Lake in Ontario, Canada

Lake Doré is a freshwater lake in the township of North Algona-Wilberforce, Renfrew County, Ontario, Canada, about 6 km north of the community of Eganville in the neighbouring township of Bonnechere Valley.

== Geography ==
The lake is about 6 km long and 3.5 km wide, and is only about 18 m at its deepest. The primary inflows are Black Creek and Spring Creek at the west, and Biedermans Creek at the north. The primary outflow is the Snake River at the northeast, which flows via the Muskrat River into the Ottawa River. There are three named bays, Millers Bay at the south, Smiths Bay at the southwest, and Warrens Bay at the southeast.
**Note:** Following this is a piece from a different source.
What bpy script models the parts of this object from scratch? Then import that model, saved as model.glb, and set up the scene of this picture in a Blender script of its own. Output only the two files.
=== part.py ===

There are also two named points: Church Point at the southwest and MacDonalds Point at the northwest.

==Settlements==
The community of Lake Dore is at the northeast tip of the lake at the Snake River outflow. The community of Letts Corners is just to the south.

==Transportation==
Ontario Highway 41 travels along the south shore of the lake.

==Recreation==
Lake Dore provides cottagers with ample opportunities for recreational boating and fishing. The lake has a population of Large Mouth Bass and Small Mouth Bass. Northern Pike are also caught by anglers on this lake. There are three boat ramps on the lake.

==Culture==
Mac Beattie, the first inductee to the Ottawa Valley Country Music Hall of Fame, composed the song "Lake Doré Waltz" in the years after WWII. The song was performed with his band, "Mac Beattie And The Ottawa Valley Melodiers".